EXERCISE INSTRUCTIONS> Write out all of the data without omission, exactly as shown.

Parts and joints as JSON:
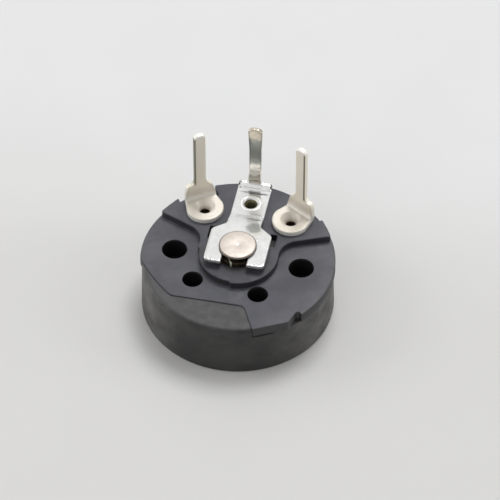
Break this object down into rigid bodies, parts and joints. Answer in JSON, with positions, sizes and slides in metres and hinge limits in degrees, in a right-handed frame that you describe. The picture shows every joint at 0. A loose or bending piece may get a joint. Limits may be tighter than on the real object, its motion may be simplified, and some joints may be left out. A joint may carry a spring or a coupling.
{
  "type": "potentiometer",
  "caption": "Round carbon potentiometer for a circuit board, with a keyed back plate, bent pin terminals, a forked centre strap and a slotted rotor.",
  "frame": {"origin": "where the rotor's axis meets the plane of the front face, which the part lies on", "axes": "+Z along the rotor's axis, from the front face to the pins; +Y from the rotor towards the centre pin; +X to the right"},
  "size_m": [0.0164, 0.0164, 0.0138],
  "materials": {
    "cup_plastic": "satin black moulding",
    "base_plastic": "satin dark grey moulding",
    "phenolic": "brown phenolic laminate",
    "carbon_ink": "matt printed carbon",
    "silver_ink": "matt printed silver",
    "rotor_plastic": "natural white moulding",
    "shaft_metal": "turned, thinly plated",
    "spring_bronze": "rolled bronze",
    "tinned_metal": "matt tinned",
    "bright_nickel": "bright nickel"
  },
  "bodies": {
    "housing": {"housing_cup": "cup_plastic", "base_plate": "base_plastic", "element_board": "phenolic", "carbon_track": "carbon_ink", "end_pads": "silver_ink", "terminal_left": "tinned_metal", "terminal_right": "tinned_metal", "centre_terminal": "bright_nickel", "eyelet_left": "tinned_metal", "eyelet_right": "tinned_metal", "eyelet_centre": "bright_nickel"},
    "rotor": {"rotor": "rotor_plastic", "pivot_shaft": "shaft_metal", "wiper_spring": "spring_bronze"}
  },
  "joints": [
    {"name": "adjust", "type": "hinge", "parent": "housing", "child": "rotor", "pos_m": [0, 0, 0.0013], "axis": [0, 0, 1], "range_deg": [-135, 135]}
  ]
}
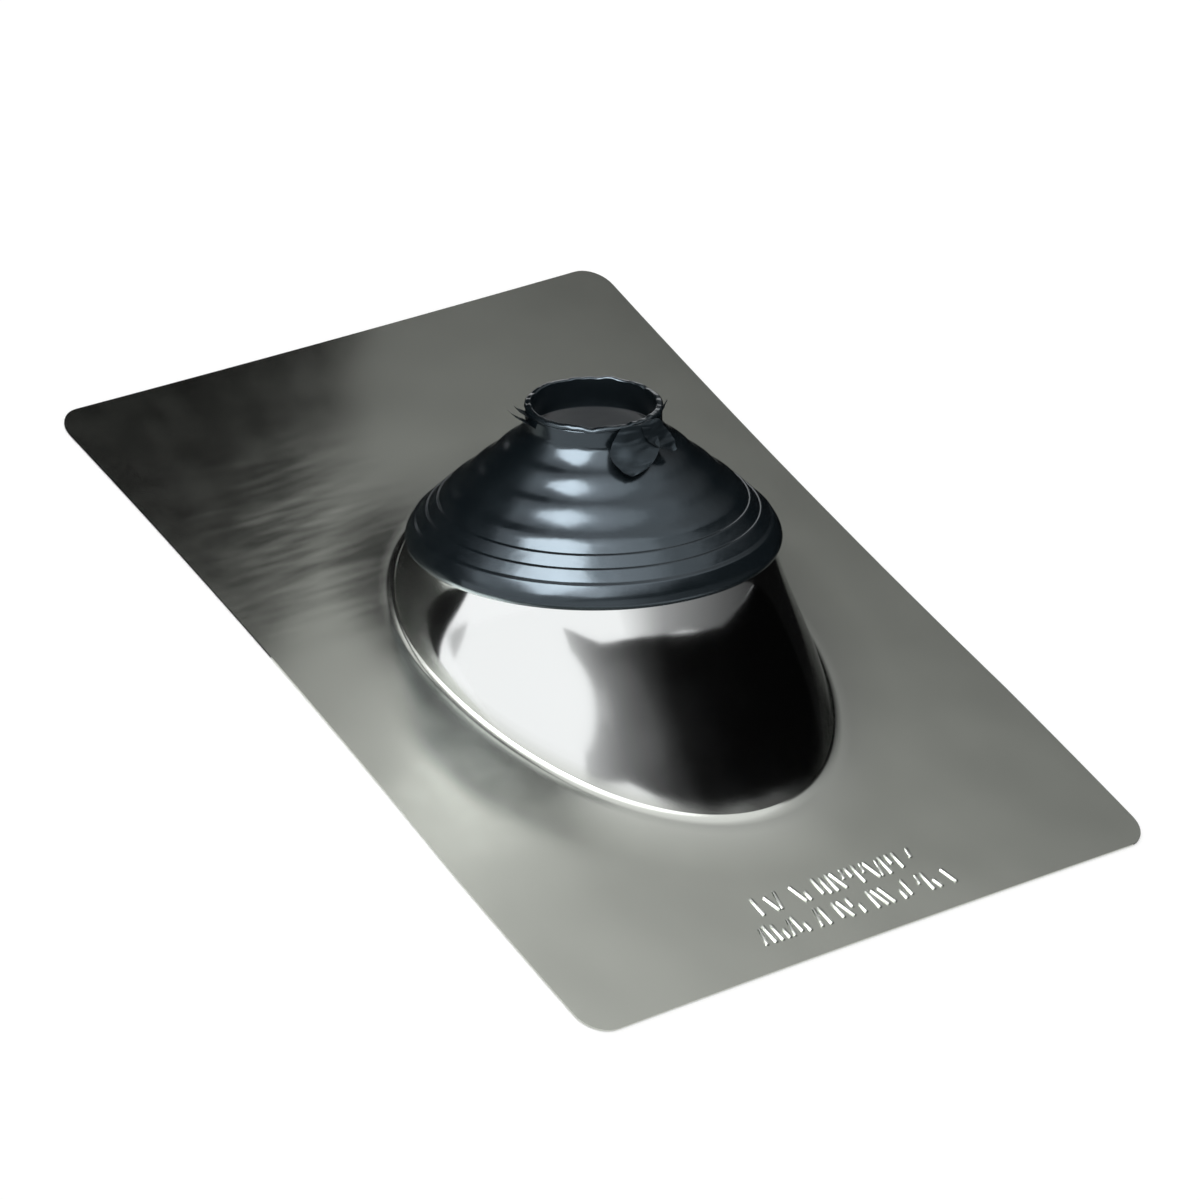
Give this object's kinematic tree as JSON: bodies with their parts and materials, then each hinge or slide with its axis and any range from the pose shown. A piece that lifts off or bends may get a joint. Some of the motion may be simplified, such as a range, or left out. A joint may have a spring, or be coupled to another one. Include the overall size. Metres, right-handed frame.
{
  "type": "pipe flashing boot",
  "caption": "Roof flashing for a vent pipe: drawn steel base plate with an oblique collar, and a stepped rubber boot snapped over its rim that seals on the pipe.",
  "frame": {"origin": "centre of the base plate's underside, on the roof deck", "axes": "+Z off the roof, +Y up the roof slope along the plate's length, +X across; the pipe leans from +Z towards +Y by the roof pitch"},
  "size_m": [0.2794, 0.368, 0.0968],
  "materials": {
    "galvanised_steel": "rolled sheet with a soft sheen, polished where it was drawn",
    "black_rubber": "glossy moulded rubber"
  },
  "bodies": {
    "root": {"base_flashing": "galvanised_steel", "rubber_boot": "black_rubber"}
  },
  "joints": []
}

RESULT>
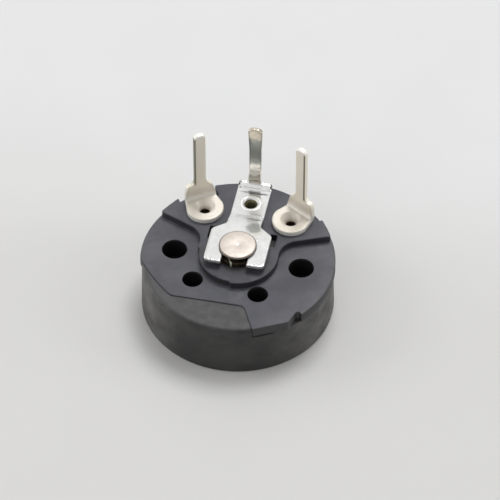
Break this object down into rigid bodies, parts and joints. Answer in JSON, with positions, sizes and slides in metres and hinge limits in degrees, in a right-handed frame that you describe. The picture shows every joint at 0. A loose or bending piece may get a joint. Limits may be tighter than on the real object, its motion may be simplified, and some joints may be left out. A joint may carry a spring or a coupling.
{
  "type": "potentiometer",
  "caption": "Round carbon potentiometer for a circuit board, with a keyed back plate, bent pin terminals, a forked centre strap and a slotted rotor.",
  "frame": {"origin": "where the rotor's axis meets the plane of the front face, which the part lies on", "axes": "+Z along the rotor's axis, from the front face to the pins; +Y from the rotor towards the centre pin; +X to the right"},
  "size_m": [0.0164, 0.0164, 0.0138],
  "materials": {
    "cup_plastic": "satin black moulding",
    "base_plastic": "satin dark grey moulding",
    "phenolic": "brown phenolic laminate",
    "carbon_ink": "matt printed carbon",
    "silver_ink": "matt printed silver",
    "rotor_plastic": "natural white moulding",
    "shaft_metal": "turned, thinly plated",
    "spring_bronze": "rolled bronze",
    "tinned_metal": "matt tinned",
    "bright_nickel": "bright nickel"
  },
  "bodies": {
    "housing": {"housing_cup": "cup_plastic", "base_plate": "base_plastic", "element_board": "phenolic", "carbon_track": "carbon_ink", "end_pads": "silver_ink", "terminal_left": "tinned_metal", "terminal_right": "tinned_metal", "centre_terminal": "bright_nickel", "eyelet_left": "tinned_metal", "eyelet_right": "tinned_metal", "eyelet_centre": "bright_nickel"},
    "rotor": {"rotor": "rotor_plastic", "pivot_shaft": "shaft_metal", "wiper_spring": "spring_bronze"}
  },
  "joints": [
    {"name": "adjust", "type": "hinge", "parent": "housing", "child": "rotor", "pos_m": [0, 0, 0.0013], "axis": [0, 0, 1], "range_deg": [-135, 135]}
  ]
}
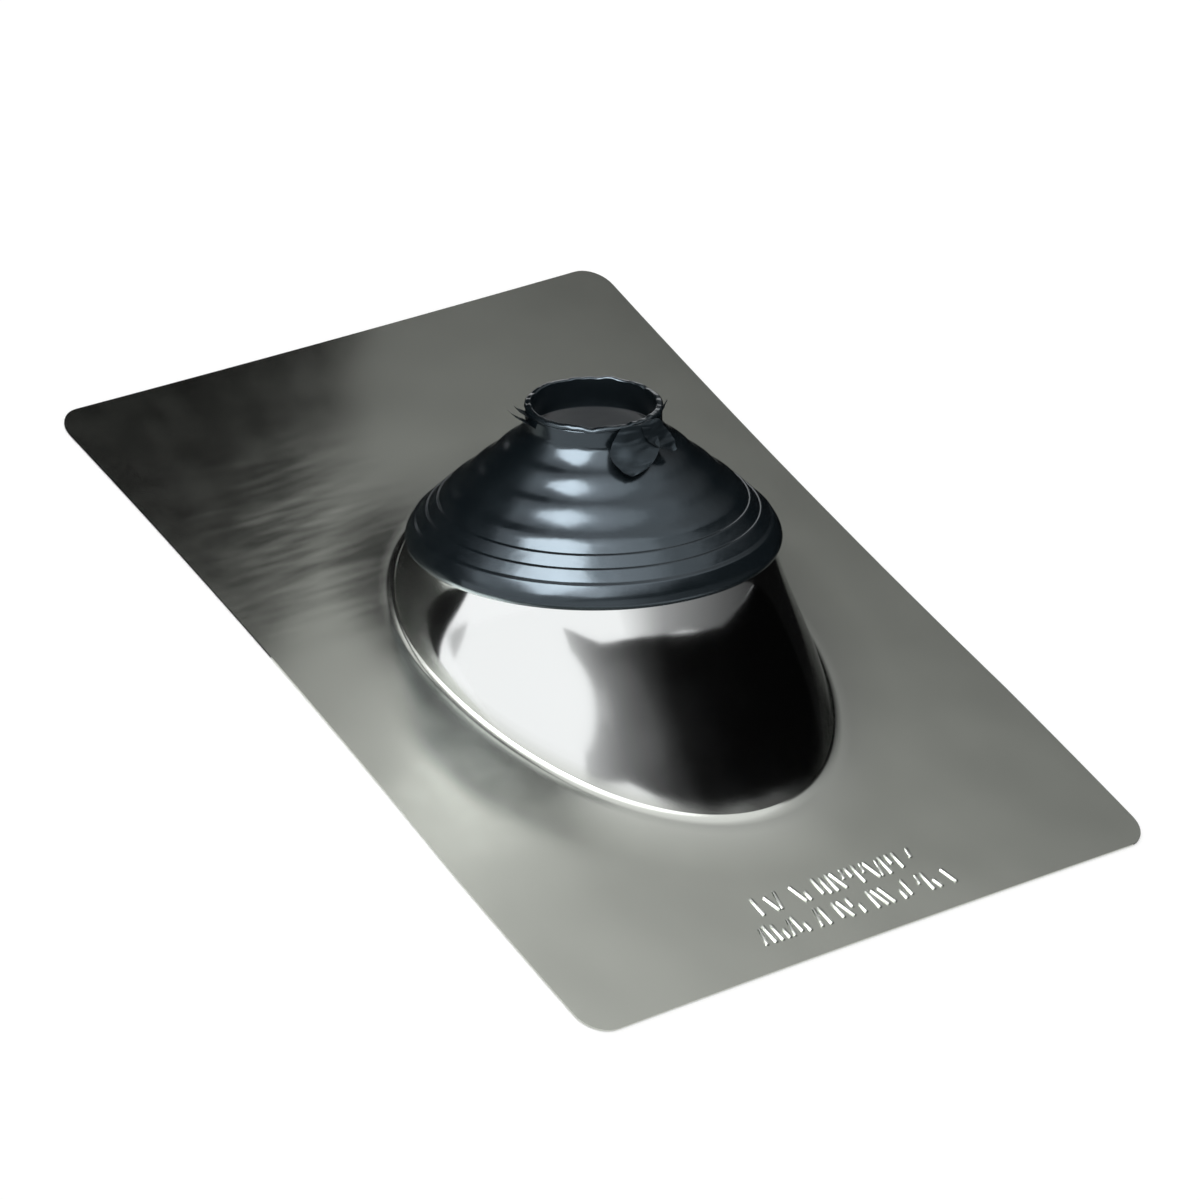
Give this object's kinematic tree as JSON: bodies with their parts and materials, then each hinge or slide with its axis and any range from the pose shown. A piece that lifts off or bends may get a joint. Some of the motion may be simplified, such as a range, or left out. A joint may have a spring, or be coupled to another one. Include the overall size. Metres, right-handed frame.
{
  "type": "pipe flashing boot",
  "caption": "Roof flashing for a vent pipe: drawn steel base plate with an oblique collar, and a stepped rubber boot snapped over its rim that seals on the pipe.",
  "frame": {"origin": "centre of the base plate's underside, on the roof deck", "axes": "+Z off the roof, +Y up the roof slope along the plate's length, +X across; the pipe leans from +Z towards +Y by the roof pitch"},
  "size_m": [0.2794, 0.368, 0.0968],
  "materials": {
    "galvanised_steel": "rolled sheet with a soft sheen, polished where it was drawn",
    "black_rubber": "glossy moulded rubber"
  },
  "bodies": {
    "root": {"base_flashing": "galvanised_steel", "rubber_boot": "black_rubber"}
  },
  "joints": []
}